**WRITTEN EXERCISE**
Find the lines holding the string "parts" in the data, then copy all of them.

**RECORDS SHOWN**
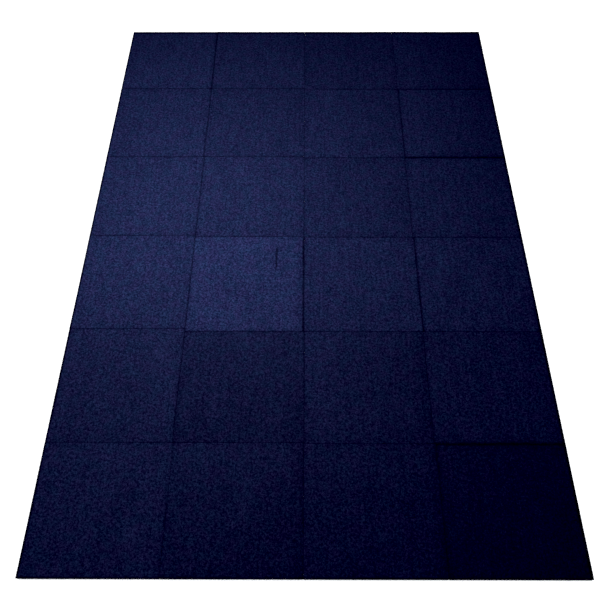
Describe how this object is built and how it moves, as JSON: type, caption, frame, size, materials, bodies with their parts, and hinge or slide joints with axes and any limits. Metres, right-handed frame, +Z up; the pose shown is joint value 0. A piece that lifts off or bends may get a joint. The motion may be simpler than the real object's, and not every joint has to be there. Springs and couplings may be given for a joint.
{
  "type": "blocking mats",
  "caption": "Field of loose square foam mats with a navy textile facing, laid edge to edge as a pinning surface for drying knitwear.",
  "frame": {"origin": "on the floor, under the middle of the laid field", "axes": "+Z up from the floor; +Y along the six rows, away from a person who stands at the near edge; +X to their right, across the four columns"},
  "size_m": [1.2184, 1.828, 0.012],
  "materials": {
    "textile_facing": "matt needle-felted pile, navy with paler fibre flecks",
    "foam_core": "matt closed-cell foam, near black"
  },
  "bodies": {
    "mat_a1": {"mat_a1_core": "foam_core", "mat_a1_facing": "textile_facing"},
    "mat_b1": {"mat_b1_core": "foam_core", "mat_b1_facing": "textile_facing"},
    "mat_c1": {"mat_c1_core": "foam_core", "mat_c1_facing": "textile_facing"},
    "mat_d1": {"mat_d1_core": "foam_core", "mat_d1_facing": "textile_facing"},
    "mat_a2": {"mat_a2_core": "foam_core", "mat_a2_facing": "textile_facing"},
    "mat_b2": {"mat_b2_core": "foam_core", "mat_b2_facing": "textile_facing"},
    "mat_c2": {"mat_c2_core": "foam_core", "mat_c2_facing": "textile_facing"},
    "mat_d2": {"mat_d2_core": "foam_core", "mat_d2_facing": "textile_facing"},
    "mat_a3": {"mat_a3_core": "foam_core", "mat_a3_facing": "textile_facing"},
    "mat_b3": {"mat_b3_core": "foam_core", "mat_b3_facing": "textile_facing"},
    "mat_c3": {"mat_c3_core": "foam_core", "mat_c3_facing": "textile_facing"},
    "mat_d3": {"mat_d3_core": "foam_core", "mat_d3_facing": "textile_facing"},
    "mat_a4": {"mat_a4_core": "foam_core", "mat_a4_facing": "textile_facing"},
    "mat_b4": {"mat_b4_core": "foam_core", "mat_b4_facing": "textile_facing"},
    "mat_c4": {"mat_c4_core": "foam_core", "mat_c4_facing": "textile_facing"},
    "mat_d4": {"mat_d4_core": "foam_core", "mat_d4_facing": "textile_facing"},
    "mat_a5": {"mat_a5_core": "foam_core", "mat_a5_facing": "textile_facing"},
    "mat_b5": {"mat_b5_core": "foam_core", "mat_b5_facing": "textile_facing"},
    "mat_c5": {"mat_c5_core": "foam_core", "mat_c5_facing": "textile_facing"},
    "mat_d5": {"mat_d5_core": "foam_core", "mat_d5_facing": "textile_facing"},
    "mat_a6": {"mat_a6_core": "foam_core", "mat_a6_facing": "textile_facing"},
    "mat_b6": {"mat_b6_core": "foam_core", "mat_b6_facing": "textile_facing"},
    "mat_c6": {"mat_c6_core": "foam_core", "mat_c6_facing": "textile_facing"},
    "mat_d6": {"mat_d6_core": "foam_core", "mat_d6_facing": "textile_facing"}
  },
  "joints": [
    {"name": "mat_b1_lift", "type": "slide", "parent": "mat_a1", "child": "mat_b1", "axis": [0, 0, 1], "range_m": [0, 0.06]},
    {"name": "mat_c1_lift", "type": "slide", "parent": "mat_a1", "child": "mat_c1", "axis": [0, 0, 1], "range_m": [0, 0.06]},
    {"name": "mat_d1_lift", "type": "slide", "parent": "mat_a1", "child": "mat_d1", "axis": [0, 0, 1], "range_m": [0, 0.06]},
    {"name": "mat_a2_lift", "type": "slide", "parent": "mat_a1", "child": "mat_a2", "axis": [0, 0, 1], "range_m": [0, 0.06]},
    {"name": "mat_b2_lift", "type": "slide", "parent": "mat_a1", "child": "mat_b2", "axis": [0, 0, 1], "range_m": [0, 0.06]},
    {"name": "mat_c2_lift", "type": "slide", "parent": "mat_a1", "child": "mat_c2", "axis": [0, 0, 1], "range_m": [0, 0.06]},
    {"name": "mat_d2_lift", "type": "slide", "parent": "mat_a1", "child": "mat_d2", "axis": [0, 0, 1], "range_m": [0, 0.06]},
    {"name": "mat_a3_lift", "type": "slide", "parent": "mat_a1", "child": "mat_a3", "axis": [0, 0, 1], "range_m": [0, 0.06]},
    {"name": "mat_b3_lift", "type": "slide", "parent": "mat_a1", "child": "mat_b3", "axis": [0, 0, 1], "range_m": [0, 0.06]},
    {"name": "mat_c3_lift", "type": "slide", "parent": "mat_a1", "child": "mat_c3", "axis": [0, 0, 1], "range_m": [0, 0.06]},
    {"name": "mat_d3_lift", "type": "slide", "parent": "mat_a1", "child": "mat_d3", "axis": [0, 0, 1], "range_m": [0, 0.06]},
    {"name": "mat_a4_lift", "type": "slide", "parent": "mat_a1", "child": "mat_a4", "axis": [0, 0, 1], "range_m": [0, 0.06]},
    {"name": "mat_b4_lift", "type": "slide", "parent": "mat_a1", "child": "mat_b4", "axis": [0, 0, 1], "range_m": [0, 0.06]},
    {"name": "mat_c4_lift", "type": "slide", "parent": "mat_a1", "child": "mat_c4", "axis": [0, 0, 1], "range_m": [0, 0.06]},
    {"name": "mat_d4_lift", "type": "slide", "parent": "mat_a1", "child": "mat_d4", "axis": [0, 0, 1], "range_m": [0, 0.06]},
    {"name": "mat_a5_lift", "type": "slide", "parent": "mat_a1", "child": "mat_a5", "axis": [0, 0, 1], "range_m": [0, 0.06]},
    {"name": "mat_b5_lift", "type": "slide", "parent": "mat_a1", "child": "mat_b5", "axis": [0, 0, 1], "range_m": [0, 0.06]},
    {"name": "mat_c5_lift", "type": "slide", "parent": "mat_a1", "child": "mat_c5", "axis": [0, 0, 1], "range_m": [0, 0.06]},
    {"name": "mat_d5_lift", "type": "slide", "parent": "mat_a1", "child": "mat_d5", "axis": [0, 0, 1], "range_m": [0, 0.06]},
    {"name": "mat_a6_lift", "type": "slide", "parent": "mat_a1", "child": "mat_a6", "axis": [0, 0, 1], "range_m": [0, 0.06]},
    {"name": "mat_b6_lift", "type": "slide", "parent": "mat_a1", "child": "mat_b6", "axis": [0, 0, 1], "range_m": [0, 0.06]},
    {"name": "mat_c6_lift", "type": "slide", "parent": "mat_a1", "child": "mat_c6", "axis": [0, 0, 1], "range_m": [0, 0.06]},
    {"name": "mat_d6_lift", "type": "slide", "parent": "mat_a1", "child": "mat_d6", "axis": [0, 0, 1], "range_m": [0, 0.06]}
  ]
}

---

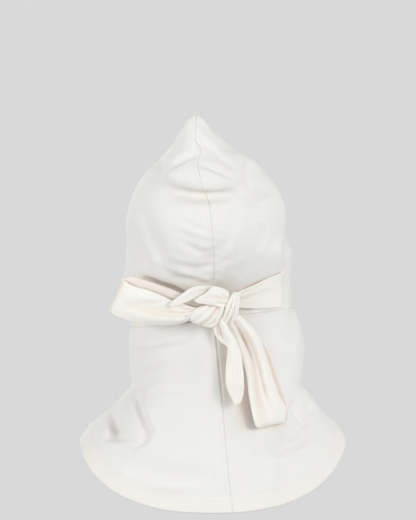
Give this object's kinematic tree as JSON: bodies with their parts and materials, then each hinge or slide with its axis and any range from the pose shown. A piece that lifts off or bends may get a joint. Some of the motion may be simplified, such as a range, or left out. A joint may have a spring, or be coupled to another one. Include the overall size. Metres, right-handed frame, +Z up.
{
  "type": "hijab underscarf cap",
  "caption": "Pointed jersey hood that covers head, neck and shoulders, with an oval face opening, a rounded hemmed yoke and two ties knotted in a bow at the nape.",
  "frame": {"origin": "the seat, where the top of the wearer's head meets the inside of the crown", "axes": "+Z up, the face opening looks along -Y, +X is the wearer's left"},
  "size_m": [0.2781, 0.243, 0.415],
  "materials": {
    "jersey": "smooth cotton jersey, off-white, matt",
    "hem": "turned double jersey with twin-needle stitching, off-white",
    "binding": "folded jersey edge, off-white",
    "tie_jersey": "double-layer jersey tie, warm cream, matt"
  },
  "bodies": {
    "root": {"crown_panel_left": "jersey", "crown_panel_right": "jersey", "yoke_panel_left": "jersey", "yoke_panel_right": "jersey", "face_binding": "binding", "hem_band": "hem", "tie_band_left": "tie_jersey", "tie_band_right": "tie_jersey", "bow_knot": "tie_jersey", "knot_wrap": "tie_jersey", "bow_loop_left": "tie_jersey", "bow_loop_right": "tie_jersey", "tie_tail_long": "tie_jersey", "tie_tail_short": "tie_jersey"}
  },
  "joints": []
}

**EXPECTED OUTPUT**
Describe how this object is built and how it moves, as JSON: type, caption, frame, size, materials, bodies with their parts, and hinge or slide joints with axes and any limits. Metres, right-handed frame, +Z up; the pose shown is joint value 0. A piece that lifts off or bends may get a joint. The motion may be simpler than the real object's, and not every joint has to be there. Springs and couplings may be given for a joint.
Give this object's kinematic tree as JSON: bodies with their parts and materials, then each hinge or slide with its axis and any range from the pose shown. A piece that lifts off or bends may get a joint. Some of the motion may be simplified, such as a range, or left out. A joint may have a spring, or be coupled to another one. Include the overall size. Metres, right-handed frame, +Z up.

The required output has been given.